三浦:先頭で走る時の賭けというか、全ての標的にされているような緊張感というか……とても独特な雰囲気を感じました。日本では経験できないサバイバルさですよね。長距離だとレース展開が長いので選手の動きや思考がある程度分かるんですけど、そういうのが伝わってくるほど生温くはないというか。「削り合いだな!」というのはすごく感じました。

福島千里(写真左)と三浦龍司(写真右)

対談終盤は2人だけの陸上トークで盛り上げるシーンも多々あった。今後も交友を深めていくことを約束した

写真 落合直哉

お2人とも、本日は貴重なお話をありがとうございました。最後に三浦選手の今後の目標と、福島さんから三浦選手へのエールをいただきたいです。

三浦:直近の目標だと世界陸上ブダペスト23です。昨年のオレゴン大会では「世界陸上に出て決勝に残りたい!」と言ったのに残れなかったのでリベンジというか、再挑戦という気持ちで挑みたいと思います。それから、自己ベストは狙っていきたいです。自己ベスト=日本記録になりますが、まずはこれまでの自分を超えないと目指したい、戦いたい舞台のレベルでは勝負できないので、まずは自分超えを実現したいですね。

そして、来年はずっと目指してきたパリの舞台なので、メダルの夢を叶えたいです。東京では恐れ知らずで、エネルギーのままに行けた感覚があるので、2024年はそこまでの経験で培った経験を生かして、選手としての強さを発揮したいです。

福島:観る側としてもとても楽しみで、今から三浦選手の活躍にワクワクしています!特にコロナ禍で無観客のモニター越しでの応援が続いたので、これからはより多くの人が現地で応援してくれると思います。すごく力になるし素晴らしい経験になるはず。私も陸上競技の先輩として、サンショーの時に会場を満員にできるようにアイディアを出したいですね!3000m障害という種目と、三浦くんの勇姿を多くの人に観てもらいたい思います。

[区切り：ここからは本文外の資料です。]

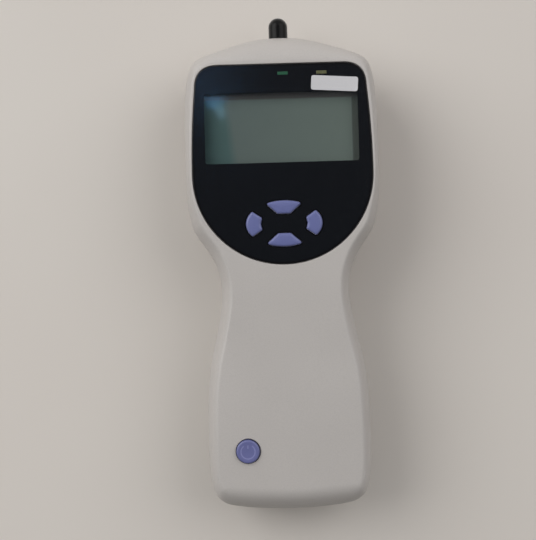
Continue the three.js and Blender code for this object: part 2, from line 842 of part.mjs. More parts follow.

※こちらの記事は、2023年2月27日取材時の内容となります。

福島千里(写真左)と三浦龍司(写真右)

写真 落合直哉

福島千里

セイコースマイルアンバサダー
福島千里

北京・ロンドン・リオデジャネイロと3大会連続で世界の大舞台に出場。女子100m、200mの日本記録保持者。日本選手権の100mで2010年から2016年にかけて7連覇を成し遂げ、2011年の世界陸上では日本女子史上初となる準決勝進出を果たした。引退後は「セイコースマイルアンバサダー」に就任。「セイコーわくわくスポーツ教室」などの活動を通じて次世代育成に貢献している。

三浦龍司

陸上競技選手
三浦龍司

8分9秒92の記録を持つ男子障害3000mの日本記録保持者。バネを生かした伸びやかな走りが持ち味であり、障害3000m以外でもトラックの中距離種目や大学駅伝などマルチに活躍している。順天堂大学に在学中の大学生ながら、東京五輪、世界陸上、ダイヤモンドリーグと世界最高峰の舞台を数多く経験。若手陸上競技選手のホープと言える存在だ。